Actually, its very telling. not so much saying that the bible is inaccurate, but it tells us that archaeology is confirming exactly what we should expect it would. The supernatural claims remain unsubstantiated, but the cultural cues and traditions, which the authors would have been very familiar with are relatively accurate. And this is of no surprise, yet fundamentalists treat this as if it were some amazing proof of the bible's accuracy. Its inevitable, when a book is written within a culture that those cultures specifics will be available. This is not proof. It is not even evidence. It is simply the way archaeology works.

I'll use an analogy.

If I were an explorer in India, and discovered an island off the coast (sri lanka) and went there, discovered that the cultural details and such conformed to what was written in the Ramayana. Should I then conclude that Ravana the demon lived on the island and that Rama went there to save his wife Sita from him? No, of course not. It means a text written within the context of a culture follows the norms of the culture, and the mores of the culture. It speaks nothing to supernatural claims whatsoever. This is not exceptional, this is expected.


  1. If you haven't watched it yet, you should watch The Bible's Buried Secrets from PBS.

    They go over the archeological accuracies and inaccuracies of the Bible. Including pointing out the things you mentioned.

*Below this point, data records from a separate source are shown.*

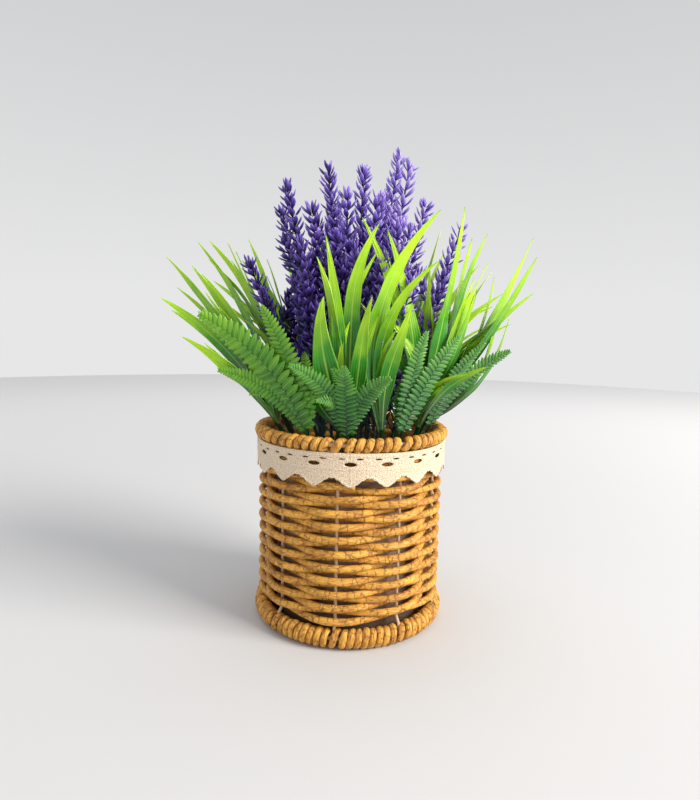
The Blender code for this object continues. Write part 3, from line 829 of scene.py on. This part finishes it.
def leaf_skin(path, facing, width_at, relief_at, thick, share, luck, waves):
    """A leaf round a path. Its face looks along facing, its half width at each point of the
    path is width_at, and both its faces follow the relief, a height for each point of the
    path and place across, from -1 to 1. Waves rock the edges up and down."""
    ahead = headings(path)
    across = unit(np.cross(ahead, facing))
    face = np.cross(across, ahead)
    angle = full_turn(16)
    place = np.cos(angle)
    lift = relief_at(place[None]) + waves[:, None] * place[None] * np.abs(place[None])
    lift = lift + thick / 2 * thin_section(angle)
    rings = path[:, None] - width_at[:, None, None] * place[:, None] * across[:, None]
    rings = rings + lift[..., None] * face[:, None]
    return skin(rings, share=share[None, :, None], tone=place[None, None, :], luck=luck)


def blade_skin(crown, tip, width, bow, rng):
    """A grass blade: narrow at its foot, widest past its middle and pointed, with a raised
    midrib, ribs along it, and edges that wander in and out by a few tenths. It sways along
    its face and bends sideways like an S."""
    share = np.linspace(0, 1, BLADE_RINGS)
    path = bent(crown, tip, bow, share)
    facing = facing_of(tip)
    sway = slow_noise(BLADE_RINGS, 11, rng) * 0.5 * np.sin(np.pi * share)
    bend = np.sin(2 * np.pi * share) * share * rng.uniform(-0.03, 0.03)
    path = path + sway[:, None] * facing
    bend = bend * np.linalg.norm(path[-1] - path[0])
    path = path + bend[:, None] * np.cross(outward_of(tip), UP)
    swell = ease(np.clip(share / 0.42, 0, 1))
    shape = (0.28 + 0.72 * swell) * np.clip((1 - share) / 0.5, 0, 1) ** 0.8
    wander = 1 + 0.07 * slow_noise(BLADE_RINGS, 5, rng) * (1 - share)
    half = 0.14 + (0.25 + width / 2) * shape * wander
    twist = 0.5 * slow_noise(BLADE_RINGS, 14, rng)
    turned = unit(facing) + twist[:, None] * np.cross(headings(path), unit(facing)) * 0.5

    def ribs(place):
        """A rounded midrib and seven fine ribs, on two sides that fold towards each other."""
        fold = 0.55 * (half / 4)[:, None] * (1 - np.abs(place))
        midrib = 0.22 * np.exp(-((place / 0.12) ** 2))
        return midrib + 0.05 * np.cos(place * 2 * np.pi * 3.5) - fold

    waves = 0.45 * slow_noise(BLADE_RINGS, 6, rng) * shape
    thick = 0.5 - 0.36 * share[:, None] ** 4
    return leaf_skin(path, turned, half, ribs, thick, share, rng.uniform(), waves)


def pick_stem(socket, crown, radius, past, points):
    """A pick's stem, from the foot of its socket to a little past its crown."""
    ground = np.array([*socket, FOAM_TOP])
    root = np.array([ground - SOCKET_DEPTH * UP, ground - 5 * UP])
    rise = bent(ground, crown + unit(crown - ground) * past, 0.0, np.linspace(0, 1, points))
    return stem_skin(np.concatenate([root, rise]), radius, 0.05)


def bunch_skins(pick, rng, companions):
    """One pick: its stem, its blades, and companions between them. A companion leaves the same
    crown, and its tip lies near one blade's tip, below it and nearer the middle."""
    socket, crown, blades = pick
    crown = np.array(crown, float)
    skins = [pick_stem(socket, crown, GRASS_STEM, 1.5, 10)]
    for *tip, width, bow in blades:
        skins.append(blade_skin(crown, tip, width, bow, rng))
    for k in range(companions):
        *tip, width, bow = blades[k % len(blades)]
        inward = 4 * unit(np.array([*tip[:2], 0.0]))
        tip = crown + (np.array(tip, float) - crown) * rng.uniform(0.62, 0.9)
        tip = tip + rng.normal(0, 1, 3) * (6, 4, 5) - inward
        slim = width * rng.uniform(0.45, 0.75)
        skins.append(blade_skin(crown, tip, slim, bow + rng.normal(0, 3), rng))
    return skins


def moulded_leaf(name, colours, rib, roughness, stops, stripes):
    """Dyed polyethylene leaf, moulded between engraved plates and airbrushed: satin, with
    darker stripes between its veins, a paler midrib and edge, and a paler tip. Its colours
    stand at the stops, from foot to tip. This run from a dark foot to a pale tip is partly the
    airbrushed dye and partly painted light: painted shade deep in the bunch, and a painted glow
    of light through the thin tips."""
    made, shader, add = new_material(name, roughness)
    share, place, chance = marks_of(add)
    spot = add("TexCoord").outputs["Object"]
    cloud = add("TexNoise", {"Vector": spot, "Scale": 130.0, "Detail": 3.0})
    shade = add("Math", (cloud, 0.28, share), operation="MULTIPLY_ADD")
    shade = add("Math", (chance, 0.26, shade), operation="MULTIPLY_ADD")
    level = add("MapRange", (shade, 0.15, 1.35))
    # Painted light: the ramp from a dark foot to a pale tip also stands for shade deep in the
    # bunch and for light shining through the thin tips.
    body = add("ValToRGB", {"Fac": level})
    fill_ramp(body.color_ramp, stops, colours)
    stripe = add("Math", (place, stripes * np.pi, 0.0), operation="MULTIPLY_ADD")
    stripe = add("Math", (stripe,), operation="COSINE")
    fading = add("MapRange", (share, 0.45, 0.85, 1.0, 0.0))
    stripe = add("Math", (stripe, fading), operation="MULTIPLY")
    groove = add("MapRange", (stripe, -1.0, 1.0, 0.80, 1.04))
    veined = add("Mix", {0: 1.0, 6: body, 7: groove}, blend_type="MULTIPLY")
    beside = add("Math", (place,), operation="ABSOLUTE")
    midrib = add("MapRange", (beside, 0.03, 0.14, 0.5, 0.0))
    border = add("MapRange", (beside, 0.90, 1.0, 0.0, 0.4))
    pale = add("Math", (midrib, border), operation="MAXIMUM")
    tint = add("Mix", {0: pale, 6: veined, 7: rib})
    finish(shader, tint, stripe, 0.35, 0.00012)
    return made


# The pale tip colour is partly painted light, a glow of light through the thin blades.
blade_dye_and_painted_light = ("#05340c", "#2c8a08", "#b6e608")
blade_finish = moulded_leaf(
    "green_grass_polyethylene", blade_dye_and_painted_light, "#a6cc4c", 0.34, (0.18, 0.5, 0.88), 7.0
)
rng = np.random.default_rng(SEED + 2)
for place, pick in GRASS.items():
    companions = len(pick[2]) * (1 if place.startswith("front") else 2)
    blades = bunch_skins(pick, rng, companions)
    name, nodes = "grass_bunch_" + place, ["grass_" + place]
    add_piece(name, blades, blade_finish, nodes, LEAF_CREASE)

# -------- fern picks
# Six low bunches of moulded fern. A frond is a thin rachis with a comb of rounded, ribbed
# leaflets on both sides, which grow shorter towards both ends.

# As for the grass: socket, crown, then each frond's tip, width and bow.
FERNS = {
    "left": ((-20, -28), (-22, -38, 106), (
        (-73, -38, 161, 15, 7), (-43, -42, 165, 11, 3), (-66, -30, 134, 9, 6),
    )),
    "front": ((-2, -35), (-2, -42, 104), (
        (-28, -58, 139, 9, 6), (-4, -58, 139, 9, 2), (17, -58, 134, 9, 5),
    )),
    "right_front": ((22, -28), (25, -35, 106), ((50, -38, 153, 10, 2), (34, -44, 155, 9, 2))),
    "right": ((34, -9), (41, -14, 106), ((64, -30, 150, 10, 3), (80, -18, 146, 10, 5))),
    "back_left": ((-31, 17), (-37, 22, 106), ((-70, 46, 142, 12, 6), (-54, 62, 146, 11, 6))),
    "back_right": ((17, 31), (20, 38, 106), ((34, 76, 144, 12, 6), (64, 58, 140, 11, 6))),
}
FERN_STEM = 1.4
RACHIS = 0.75
FROND_RINGS = 40
LEAFLET_STEP = 0.21  # of the frond's width
CROWDING = 1.3  # over 1, leaflets stand closer towards the tip


def frond_skins(crown, tip, width, bow, rng):
    """A fern frond: leaflets in pairs along a parabola, closer together towards the tip. A
    leaflet leaves at about 80 degrees, is broad from its foot to its round end, and sags a
    little."""
    share = np.linspace(0, 1, FROND_RINGS)
    path = bent(crown, tip, bow, share)
    length = run_along(path)[-1]
    pairs = max(9, int(length / LEAFLET_STEP / width))
    hand = np.tile([1.0, -1.0], pairs)
    step = (np.repeat(np.arange(pairs), 2) + 0.6 + 0.2 * hand) / pairs
    at = 1 - (1 - step) ** CROWDING
    spacing = length * CROWDING * (1 - step) ** (CROWDING - 1) / pairs
    root, ahead = carried(at, share, path)
    across = unit(np.cross(ahead, facing_of(tip))) * hand[:, None]
    face = np.cross(across, ahead) * hand[:, None]
    open_at = np.radians(rng.uniform(76, 82, len(at)) - 30 * at**3)
    way = np.cos(open_at)[:, None] * ahead + np.sin(open_at)[:, None] * across
    reach = (width / 2 * 1.22) * np.sin(np.pi * np.minimum(1, 0.14 + 0.84 * at)) ** 0.6
    reach = np.maximum(reach * rng.uniform(0.94, 1.06, len(at)), 1.4)
    breadth = 0.52 * spacing * rng.uniform(0.95, 1.05, len(at))
    t = np.linspace(0, 1, 7)
    angle = full_turn(10)
    spot = np.cos(angle)
    half = breadth[:, None] * (0.72 + 0.28 * np.sin(np.pi * t)) * (1 - 0.94 * t**4) ** 0.5
    sag = 0.10 * reach[:, None] * (0.6 * t - 1.5 * t**2) + 0.3
    middle = root[:, None] + reach[:, None, None] * t[:, None] * way[:, None]
    middle = middle + sag[..., None] * face[:, None]
    side = unit(np.cross(face, way))
    ridge = 0.06 * np.cos(2 * np.pi * 2.5 * t)[:, None] * np.abs(spot) + 0.3 * (1 - np.abs(spot))
    lift = ridge + 0.16 * thin_section(angle)
    rings = middle[:, :, None] - half[..., None, None] * spot[:, None] * side[:, None, None]
    rings = rings + lift[None, ..., None] * face[:, None, None]
    luck = np.clip(0.5 + 0.4 * rng.normal(size=len(at)), 0, 1)[:, None, None]
    share = (0.75 * at + 0.1)[:, None, None] + 0.25 * t[None, :, None]
    leaflets = skin(rings, share=share, tone=spot[None, None, :], luck=luck)
    return [stem_skin(path, RACHIS, 0.5), leaflets]


def fern_skins(pick, rng):
    """One fern pick: its stem, its fronds, and a smaller frond below and behind each."""
    socket, crown, fronds = pick
    crown = np.array(crown, float)
    skins = [pick_stem(socket, crown, FERN_STEM, 1.0, 8)]
    for *tip, width, bow in fronds:
        skins += frond_skins(crown, tip, width, bow, rng)
    for *tip, width, bow in fronds:
        inward = 6 * unit(np.array([*tip[:2], 0.0]))
        tip = crown + (np.array(tip) - crown) * rng.uniform(0.55, 0.8)
        tip = tip + rng.normal(0, 1, 3) * (5, 3, 4) - inward
        skins += frond_skins(crown, tip, width * 0.8, bow + 2, rng)
    return skins


# As for the grass, the dark feet and pale tips of the fronds are partly painted light.
fern_finish, lime_finish = (
    moulded_leaf(name + "_fern_polyethylene", colours, rib, 0.42, (0.1, 0.5, 0.95), 4.0)
    for name, colours, rib in (
        ("green", ("#06300f", "#17601c", "#5c9c34"), "#8cb868"),
        ("lime", ("#124a10", "#3f840e", "#74b018"), "#92ba58"),
    )
)
rng = np.random.default_rng(SEED + 3)
for place, pick in FERNS.items():
    fronds = fern_skins(pick, rng)
    dye = lime_finish if place == "left" else fern_finish
    name, nodes = "fern_bunch_" + place, ["fern_" + place]
    add_piece(name, fronds, dye, nodes, LEAF_CREASE)

# -------- floor, light and camera
# A plain pale floor under a studio wall that is nearly white low down and greyer above. A
# strong soft light stands at the right, and weak ones at the left and above. The camera looks
# slightly down at the front.

FLOOR_RADII = (0.0, 300.0, 700.0, 1600.0)
FLOOR_SIDES = 96
FLOOR_HEIGHT = -0.4


def pale_floor():
    """Matt painted board: pale grey in the middle; painted light makes it nearly white a metre
    away, where the lamps light it less.
    """
    made, shader, add = new_material("pale_painted_floor", 0.85)
    place = add("TexCoord").outputs["Object"]
    away = add("VectorMath", (place,), operation="LENGTH")
    # Painted light: the board whitens outwards to make up for the lamps' light falling off.
    painted_light_far = add("MapRange", (away, 0.15, 1.1), interpolation_type="SMOOTHSTEP")
    tint = add("Mix", {0: painted_light_far, 6: "#c6c6c8", 7: "#e2e2e4"})
    finish(shader, tint)
    return made


def soft_light(name, spot, aim, size, power, colour):
    """A square soft light at a spot, turned towards the aim. Lengths are in metres."""
    lamp = bpy.data.lights.new(name, "AREA")
    lamp.size = size
    lamp.energy = power
    lamp.color = linear(colour)[:3]
    holder = bpy.data.objects.new(name, lamp)
    holder.location = spot
    away = Vector(spot) - Vector(aim)
    holder.rotation_euler = away.to_track_quat("Z", "Y").to_euler()
    bpy.context.scene.collection.objects.link(holder)


azimuths = np.arange(FLOOR_SIDES) * 360 / FLOOR_SIDES
disc = around(np.array(FLOOR_RADII)[:, None], azimuths, FLOOR_HEIGHT) / 1000
spots = np.arange(len(FLOOR_RADII) * FLOOR_SIDES).reshape(-1, FLOOR_SIDES)[1:]
hub = np.stack([np.zeros(FLOOR_SIDES, int), spots[0], np.roll(spots[0], -1)], -1)
floor_faces = hub.tolist() + quads_between(spots[:-1], spots[1:]).tolist()
floor_mesh = bpy.data.meshes.new("floor")
floor_mesh.from_pydata(disc.reshape(-1, 3).tolist(), [], floor_faces)
floor_mesh.materials.append(pale_floor())
floor_plate = bpy.data.objects.new("studio_floor", floor_mesh)
bpy.context.scene.collection.objects.link(floor_plate)

world = bpy.data.worlds.new("studio_air")
world.use_nodes = True
air = world.node_tree
way = add_node(air, "TexCoord").outputs["Generated"]
steepness = add_node(air, "SeparateXYZ", {0: way}).outputs["Z"]
fall = add_node(air, "MapRange", (steepness, 0.05, 0.5))
wall = add_node(air, "Mix", {0: fall, 6: "#f8f8f9", 7: "#dcddde"})
air.links.new(wall.outputs[2], air.nodes["Background"].inputs["Color"])
air.nodes["Background"].inputs["Strength"].default_value = 0.85
bpy.context.scene.world = world
soft_light("key_light", (1.5, -0.7, 1.05), (0, 0, 0.12), 0.9, 52.0, "#fffaf2")
soft_light("fill_light", (-0.8, -0.7, 0.45), (0, 0, 0.1), 0.8, 1.0, "#f6f8ff")
soft_light("top_light", (-0.05, 0.2, 1.0), (0, 0, 0.12), 0.6, 2.0, "#ffffff")

lens = bpy.data.cameras.new("front_view")
lens.sensor_width = 36.0
lens.lens = 26.16
lens.shift_x = -0.0025
lens.shift_y = -0.0025
lens.clip_start = 0.01
camera = bpy.data.objects.new("front_view", lens)
tilt = Matrix.Rotation(np.pi / 2 - 0.12, 4, "X") @ Matrix.Rotation(0.022, 4, "Z")
camera.matrix_world = Matrix.Translation((0.0, -0.3163, 0.1561)) @ tilt
bpy.context.scene.collection.objects.link(camera)
bpy.context.scene.camera = camera
bpy.context.scene.view_settings.view_transform = "Standard"
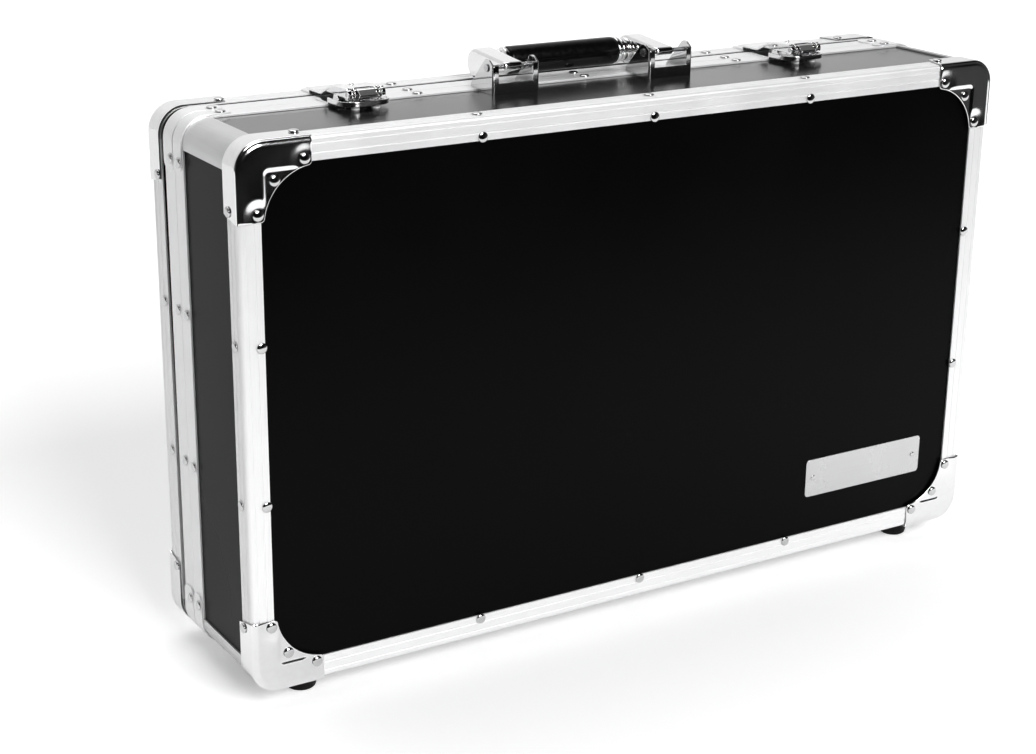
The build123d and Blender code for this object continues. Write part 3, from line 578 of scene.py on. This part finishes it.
# ------------------------------------------------------------------ rivets
def head_places(node, outward=None):
    """Each rivet head of a node: the middle of its foot, the way it faces, its radius and its rise."""
    at_end = 0.02 * MM
    places = []
    for points in solids_of(node):
        low, high = spread(points)
        size = high - low
        axis = min(range(3), key=lambda i: size[i])
        middle = (low + high) / 2
        ends = (low[axis], high[axis])
        reach = [
            max((p - middle).length for p in points if abs(p[axis] - end) < at_end) for end in ends
        ]
        if outward is None:
            foot, top = ends if reach[0] > reach[1] else ends[::-1]
        else:
            foot, top = ends if outward[axis] > 0 else ends[::-1]
        facing = Vector((0, 0, 0))
        facing[axis] = 1.0 if top > foot else -1.0
        middle[axis] = foot
        radius = max(size[i] for i in range(3) if i != axis) / 2
        places.append((middle, facing, radius, abs(top - foot)))
    return places


def head_mesh(rings, segments):
    """A rivet head of unit radius and unit rise: an undercut neck, a thin rim and a flattened dome."""
    neck, gap, rim = 0.78, 0.27, 0.38
    first, fullness = 8, 0.92
    profile = [(neck, 0.0), (neck, gap), (1.0, gap + 0.03), (1.0, rim - 0.04)]
    for i in range(rings + 1):
        angle = radians(first + (90 - first) * i / rings)
        profile.append((cos(angle) ** fullness if i < rings else 0.0, rim + (1 - rim) * sin(angle)))
    return lathed("rivet_head", profile, (0, 0, 0), (0, 0, 1), segments, FINISHES["rivet_steel"])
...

Although I thought they had some evidence for David and Solomon. Nothing that supports the claims of the Bible, but that they could have existed. They even discuss the merging of YHWH and El and the change from polytheistic to monotheistic. It is a very good documentary.

  2. I'll have to check it out. Most of my information is from my Judaism and Christianity through the Helenistic and Roman ages class. As for David and Solomon, i may have been hasty there. My knowledge on that area is a bit limited.

    have you looked at the Documentary Hypothesis at all?

  3. I own Dr. Richard Elliott Freidman's book "The Bible With Sources Revealed," which outlines his version of the Documentary Hypothesis. Basically it is his translation of the Pentateuch with each source in different colors, italics, highlighted, etc. I also own his book "Who Wrote the Bible?" He goes more in depth into it about who's, why's, and how's of the Documentary Hypothesis.

  4. Those are some books I really should get :) Thanks for the link to Pbs Beamstalk

    I always found this stuff fascination EC, nice to read some facts about it. I don't have the best memory for facts and I know some of what I remember has been disproven. I always thought the slaves of Egypt being the Jews was fact until I started to realize I had never read it in any history books, or been taught about it in school only in religious events :P Funny how the church never mentions that...

    Keep up the good work EC :)

  5. The egyptian captivity is one of the more odd stories. There's no real evidence for it, but people still perpetuate it like its fact.

    There is evidence of Jewish settlements in northern egypt from ancient times, but there is no evidence at all they were slaves or captive in any way.